TEDBIR ALINDIĞINDA İŞ KAZALARININ ÖNÜNE GEÇMEK MÜMKÜN

Ülkemizde yaşanan iş kazalarının başlıca nedeninin işyerlerinde alınmayan önlemler olduğunu vurgulayan Makina Mühendisi Umut Barış Ballıkaya, ‘Maalesef ülkemizde meydana gelen ve ölümcül sonuçlar doğuran iş kazalarının sebebini irdelediğimizde altından işyerlerinde alınmayan önlemlerin çıktığını görüyoruz. Yani gerekli önlemler alınırsa ve de kontrollere dair mevzuat mekanizması daha iyi çalışırsa can kayıplarına sebebiyet verecek iş kazaları da olmaz’ dedi.

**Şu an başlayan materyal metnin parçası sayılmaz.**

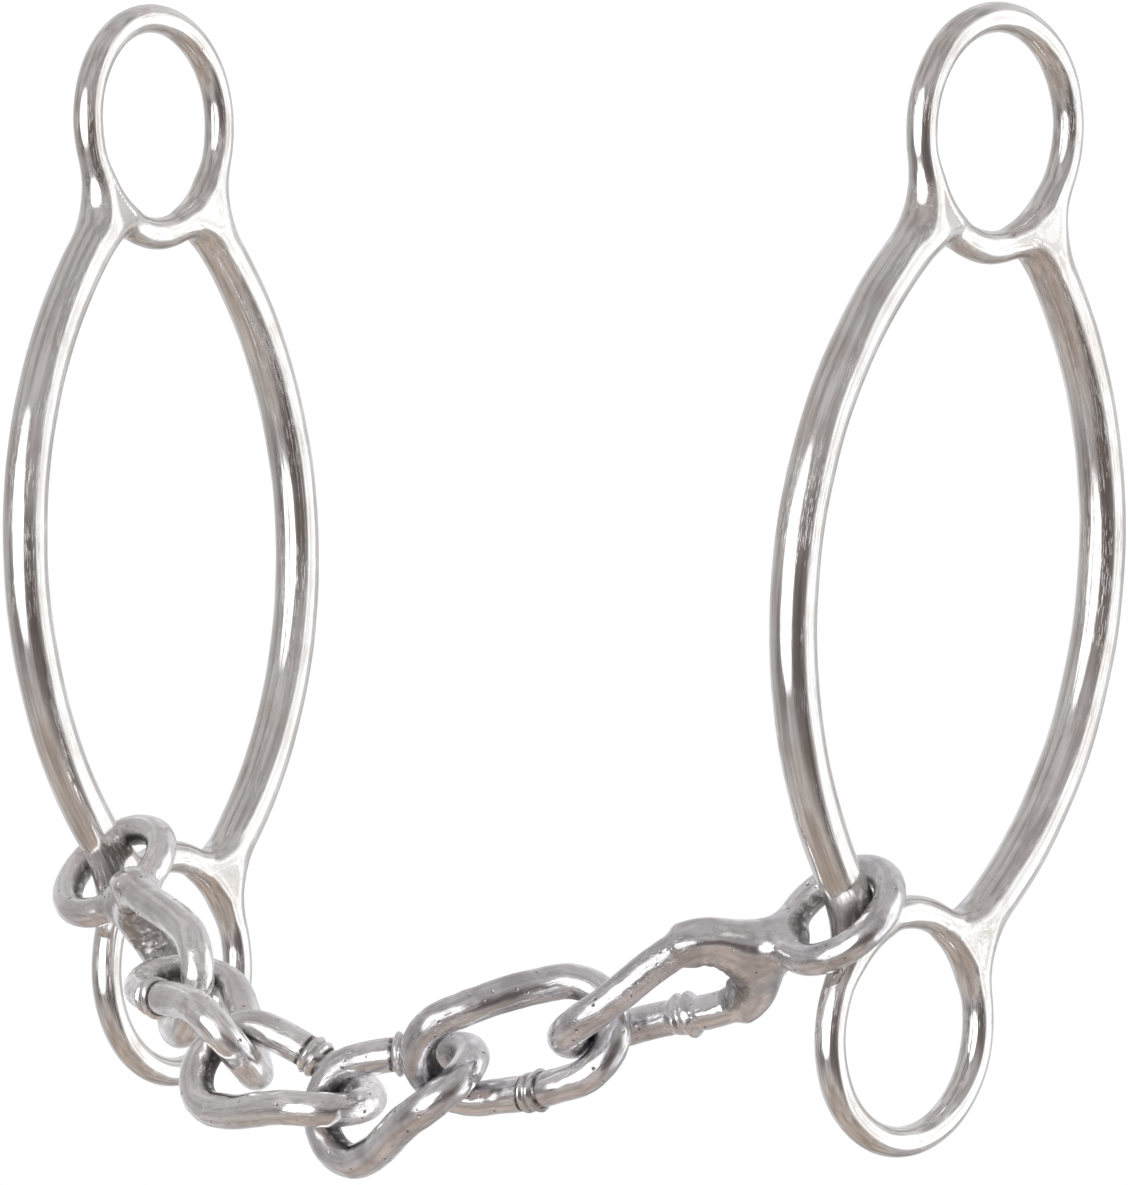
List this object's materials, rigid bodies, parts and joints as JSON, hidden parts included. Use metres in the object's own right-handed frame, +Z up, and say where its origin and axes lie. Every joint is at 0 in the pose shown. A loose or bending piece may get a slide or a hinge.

GELIŞMIŞ ÜLKELERIN YAPTIĞINI BIZDE YAPMALIYIZ

Dünyada çok sayıda ülkenin yasal düzenlemelerle ve denetimleri arttırmasıyla iş kazalarını azalttığını ve ölümcül kazaların önüne geçtiğini ifade eden Makina Mühendisi Umut Barış Ballıkaya, açıklamalarına şöyle devam etti:
‘Başta ölümcül sonuçlar veren iş kazalarını önlemek ve iş sağlığı ve güvenliği risklerini ortadan kaldırmak için önceden tedbir alarak tüm süreçleri iyileştirilmesi gerekmektedir. İş kazaları kanayan bir yaradır. Ülkemizde gerçek anlamda iş güvenliğinin sağlanabilmesi için her şeyden önce iş güvenliği kültürünün yaygınlaştırılarak farkındalık oluşması gerekir. Anayasada, yasalarda ve tüm iş güvenliği mevzuatında getirilen hukuki güvence mekanizmaları, ne kadar iyi düzenlenmiş olurlarsa olsun, ilgili tüm çevre ve kişilerde, bu güvenceleri korumak ve işletmek konusunda yeterli bir bilinç oluşturulamamışsa, kağıt üzerindeki temennilerden başka bir anlam taşımazlar. İş güvenliği konusunun ilk sahipleri kuşkusuz devlet, işverenler ve sendikalardır. Üniversitelerin, araştırma kurumlarının, kitle haberleşme araçlarının, meslek kuruluşlarının ve bu konuda kurulacak gönüllü derneklerin iş güvenliği faaliyetlerine etkili bir biçimde katılması, iş kazaları ve meslek hastalıklarının önlenmesi yolunda büyük katkı sunacağı kesindir. Bu alanda hem ciddi bir eğitim kampanyası yürütülmeli hem yasal mevzuat etkin şekilde uygulanmalı hem de yasal mevzuata uygun olmayan durumlarla karşı karşıya kalındığında caydırıcı bir ceza sistemi yürürlüğe girmelidir.